◆ **Short task**: Print out the material that follows word for word.

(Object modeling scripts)
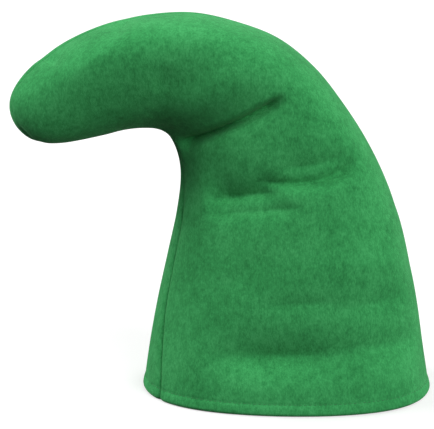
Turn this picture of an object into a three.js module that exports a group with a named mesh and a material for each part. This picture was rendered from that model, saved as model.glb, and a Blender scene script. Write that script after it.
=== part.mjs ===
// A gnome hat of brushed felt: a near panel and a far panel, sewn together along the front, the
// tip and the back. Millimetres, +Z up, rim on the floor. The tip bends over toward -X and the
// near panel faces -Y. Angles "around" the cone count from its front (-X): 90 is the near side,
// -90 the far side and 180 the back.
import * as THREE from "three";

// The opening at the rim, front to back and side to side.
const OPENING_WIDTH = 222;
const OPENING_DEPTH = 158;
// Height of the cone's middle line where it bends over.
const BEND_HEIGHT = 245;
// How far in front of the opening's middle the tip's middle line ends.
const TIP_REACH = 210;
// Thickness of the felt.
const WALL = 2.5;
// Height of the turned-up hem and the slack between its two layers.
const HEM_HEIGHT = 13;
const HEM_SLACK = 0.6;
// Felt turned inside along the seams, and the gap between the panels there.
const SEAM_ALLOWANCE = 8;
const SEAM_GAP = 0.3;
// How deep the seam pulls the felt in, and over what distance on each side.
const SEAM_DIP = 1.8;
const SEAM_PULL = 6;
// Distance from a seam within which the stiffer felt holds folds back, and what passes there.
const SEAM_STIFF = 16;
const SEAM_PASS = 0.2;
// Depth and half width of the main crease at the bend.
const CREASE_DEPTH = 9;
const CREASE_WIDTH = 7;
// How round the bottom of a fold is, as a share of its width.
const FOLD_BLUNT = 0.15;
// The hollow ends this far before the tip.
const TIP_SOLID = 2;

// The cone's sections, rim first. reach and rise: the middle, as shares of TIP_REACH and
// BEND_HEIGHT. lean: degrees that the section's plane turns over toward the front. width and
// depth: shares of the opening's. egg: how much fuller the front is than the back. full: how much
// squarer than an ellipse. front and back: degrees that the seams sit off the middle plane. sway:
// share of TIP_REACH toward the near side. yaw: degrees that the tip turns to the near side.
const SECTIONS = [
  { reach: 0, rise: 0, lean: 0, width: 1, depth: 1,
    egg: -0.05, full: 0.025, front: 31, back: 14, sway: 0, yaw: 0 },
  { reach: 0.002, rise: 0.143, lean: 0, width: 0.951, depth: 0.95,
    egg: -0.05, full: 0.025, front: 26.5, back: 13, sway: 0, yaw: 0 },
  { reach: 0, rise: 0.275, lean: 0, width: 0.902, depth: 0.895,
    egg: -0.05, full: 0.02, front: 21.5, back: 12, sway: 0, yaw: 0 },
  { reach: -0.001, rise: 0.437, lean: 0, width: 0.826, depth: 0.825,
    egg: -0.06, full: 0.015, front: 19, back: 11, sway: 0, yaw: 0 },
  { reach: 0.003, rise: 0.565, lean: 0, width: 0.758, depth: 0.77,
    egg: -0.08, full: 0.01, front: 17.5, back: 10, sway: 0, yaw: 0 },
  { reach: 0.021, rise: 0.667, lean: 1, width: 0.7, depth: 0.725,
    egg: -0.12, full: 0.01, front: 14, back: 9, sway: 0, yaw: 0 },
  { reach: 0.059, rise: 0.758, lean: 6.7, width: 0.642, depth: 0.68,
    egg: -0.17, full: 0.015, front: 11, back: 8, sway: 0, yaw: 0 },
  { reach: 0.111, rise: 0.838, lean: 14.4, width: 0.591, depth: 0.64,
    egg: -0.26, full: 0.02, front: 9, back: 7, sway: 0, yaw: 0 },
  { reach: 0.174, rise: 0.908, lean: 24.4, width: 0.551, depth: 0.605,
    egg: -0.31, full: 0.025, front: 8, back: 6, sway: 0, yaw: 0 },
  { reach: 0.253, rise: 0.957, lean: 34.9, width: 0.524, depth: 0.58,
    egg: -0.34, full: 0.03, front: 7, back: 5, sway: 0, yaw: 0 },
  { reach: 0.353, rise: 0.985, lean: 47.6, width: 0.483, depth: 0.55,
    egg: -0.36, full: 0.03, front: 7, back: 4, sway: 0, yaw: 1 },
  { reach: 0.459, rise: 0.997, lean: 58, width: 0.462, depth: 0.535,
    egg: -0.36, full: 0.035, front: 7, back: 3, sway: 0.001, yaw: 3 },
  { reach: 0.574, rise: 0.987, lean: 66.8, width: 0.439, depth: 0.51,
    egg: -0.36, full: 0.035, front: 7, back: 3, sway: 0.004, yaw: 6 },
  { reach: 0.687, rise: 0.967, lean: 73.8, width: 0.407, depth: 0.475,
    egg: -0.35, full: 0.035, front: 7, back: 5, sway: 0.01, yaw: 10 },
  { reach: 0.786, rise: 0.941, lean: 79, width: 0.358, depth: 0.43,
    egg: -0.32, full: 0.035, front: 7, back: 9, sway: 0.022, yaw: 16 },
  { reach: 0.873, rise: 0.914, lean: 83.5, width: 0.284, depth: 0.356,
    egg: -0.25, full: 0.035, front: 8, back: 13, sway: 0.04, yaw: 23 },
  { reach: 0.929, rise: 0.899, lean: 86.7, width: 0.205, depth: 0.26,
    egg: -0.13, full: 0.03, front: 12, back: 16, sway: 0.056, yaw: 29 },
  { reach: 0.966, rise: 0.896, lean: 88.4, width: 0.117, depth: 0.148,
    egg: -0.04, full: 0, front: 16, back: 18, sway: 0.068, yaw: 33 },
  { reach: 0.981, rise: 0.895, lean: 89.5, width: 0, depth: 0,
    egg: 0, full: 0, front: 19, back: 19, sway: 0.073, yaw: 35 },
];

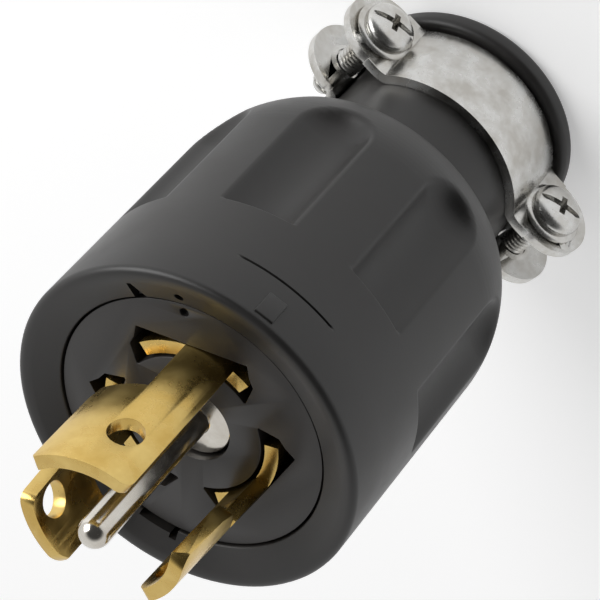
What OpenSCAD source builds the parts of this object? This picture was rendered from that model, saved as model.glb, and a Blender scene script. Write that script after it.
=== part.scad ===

◆ **Solution to this problem**:
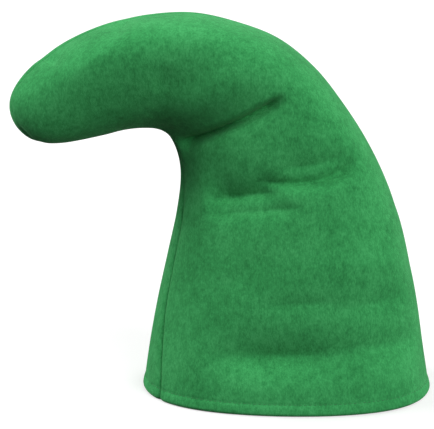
Turn this picture of an object into a three.js module that exports a group with a named mesh and a material for each part. This picture was rendered from that model, saved as model.glb, and a Blender scene script. Write that script after it.
=== part.mjs ===
// A gnome hat of brushed felt: a near panel and a far panel, sewn together along the front, the
// tip and the back. Millimetres, +Z up, rim on the floor. The tip bends over toward -X and the
// near panel faces -Y. Angles "around" the cone count from its front (-X): 90 is the near side,
// -90 the far side and 180 the back.
import * as THREE from "three";

// The opening at the rim, front to back and side to side.
const OPENING_WIDTH = 222;
const OPENING_DEPTH = 158;
// Height of the cone's middle line where it bends over.
const BEND_HEIGHT = 245;
// How far in front of the opening's middle the tip's middle line ends.
const TIP_REACH = 210;
// Thickness of the felt.
const WALL = 2.5;
// Height of the turned-up hem and the slack between its two layers.
const HEM_HEIGHT = 13;
const HEM_SLACK = 0.6;
// Felt turned inside along the seams, and the gap between the panels there.
const SEAM_ALLOWANCE = 8;
const SEAM_GAP = 0.3;
// How deep the seam pulls the felt in, and over what distance on each side.
const SEAM_DIP = 1.8;
const SEAM_PULL = 6;
// Distance from a seam within which the stiffer felt holds folds back, and what passes there.
const SEAM_STIFF = 16;
const SEAM_PASS = 0.2;
// Depth and half width of the main crease at the bend.
const CREASE_DEPTH = 9;
const CREASE_WIDTH = 7;
// How round the bottom of a fold is, as a share of its width.
const FOLD_BLUNT = 0.15;
// The hollow ends this far before the tip.
const TIP_SOLID = 2;

// The cone's sections, rim first. reach and rise: the middle, as shares of TIP_REACH and
// BEND_HEIGHT. lean: degrees that the section's plane turns over toward the front. width and
// depth: shares of the opening's. egg: how much fuller the front is than the back. full: how much
// squarer than an ellipse. front and back: degrees that the seams sit off the middle plane. sway:
// share of TIP_REACH toward the near side. yaw: degrees that the tip turns to the near side.
const SECTIONS = [
  { reach: 0, rise: 0, lean: 0, width: 1, depth: 1,
    egg: -0.05, full: 0.025, front: 31, back: 14, sway: 0, yaw: 0 },
  { reach: 0.002, rise: 0.143, lean: 0, width: 0.951, depth: 0.95,
    egg: -0.05, full: 0.025, front: 26.5, back: 13, sway: 0, yaw: 0 },
  { reach: 0, rise: 0.275, lean: 0, width: 0.902, depth: 0.895,
    egg: -0.05, full: 0.02, front: 21.5, back: 12, sway: 0, yaw: 0 },
  { reach: -0.001, rise: 0.437, lean: 0, width: 0.826, depth: 0.825,
    egg: -0.06, full: 0.015, front: 19, back: 11, sway: 0, yaw: 0 },
  { reach: 0.003, rise: 0.565, lean: 0, width: 0.758, depth: 0.77,
    egg: -0.08, full: 0.01, front: 17.5, back: 10, sway: 0, yaw: 0 },
  { reach: 0.021, rise: 0.667, lean: 1, width: 0.7, depth: 0.725,
    egg: -0.12, full: 0.01, front: 14, back: 9, sway: 0, yaw: 0 },
  { reach: 0.059, rise: 0.758, lean: 6.7, width: 0.642, depth: 0.68,
    egg: -0.17, full: 0.015, front: 11, back: 8, sway: 0, yaw: 0 },
  { reach: 0.111, rise: 0.838, lean: 14.4, width: 0.591, depth: 0.64,
    egg: -0.26, full: 0.02, front: 9, back: 7, sway: 0, yaw: 0 },
  { reach: 0.174, rise: 0.908, lean: 24.4, width: 0.551, depth: 0.605,
    egg: -0.31, full: 0.025, front: 8, back: 6, sway: 0, yaw: 0 },
  { reach: 0.253, rise: 0.957, lean: 34.9, width: 0.524, depth: 0.58,
    egg: -0.34, full: 0.03, front: 7, back: 5, sway: 0, yaw: 0 },
  { reach: 0.353, rise: 0.985, lean: 47.6, width: 0.483, depth: 0.55,
    egg: -0.36, full: 0.03, front: 7, back: 4, sway: 0, yaw: 1 },
  { reach: 0.459, rise: 0.997, lean: 58, width: 0.462, depth: 0.535,
    egg: -0.36, full: 0.035, front: 7, back: 3, sway: 0.001, yaw: 3 },
  { reach: 0.574, rise: 0.987, lean: 66.8, width: 0.439, depth: 0.51,
    egg: -0.36, full: 0.035, front: 7, back: 3, sway: 0.004, yaw: 6 },
  { reach: 0.687, rise: 0.967, lean: 73.8, width: 0.407, depth: 0.475,
    egg: -0.35, full: 0.035, front: 7, back: 5, sway: 0.01, yaw: 10 },
  { reach: 0.786, rise: 0.941, lean: 79, width: 0.358, depth: 0.43,
    egg: -0.32, full: 0.035, front: 7, back: 9, sway: 0.022, yaw: 16 },
  { reach: 0.873, rise: 0.914, lean: 83.5, width: 0.284, depth: 0.356,
    egg: -0.25, full: 0.035, front: 8, back: 13, sway: 0.04, yaw: 23 },
  { reach: 0.929, rise: 0.899, lean: 86.7, width: 0.205, depth: 0.26,
    egg: -0.13, full: 0.03, front: 12, back: 16, sway: 0.056, yaw: 29 },
  { reach: 0.966, rise: 0.896, lean: 88.4, width: 0.117, depth: 0.148,
    egg: -0.04, full: 0, front: 16, back: 18, sway: 0.068, yaw: 33 },
  { reach: 0.981, rise: 0.895, lean: 89.5, width: 0, depth: 0,
    egg: 0, full: 0, front: 19, back: 19, sway: 0.073, yaw: 35 },
];

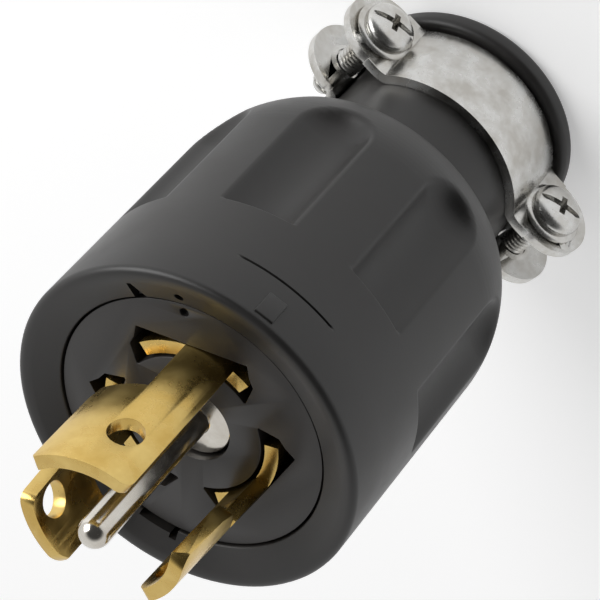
What OpenSCAD source builds the parts of this object? This picture was rendered from that model, saved as model.glb, and a Blender scene script. Write that script after it.
=== part.scad ===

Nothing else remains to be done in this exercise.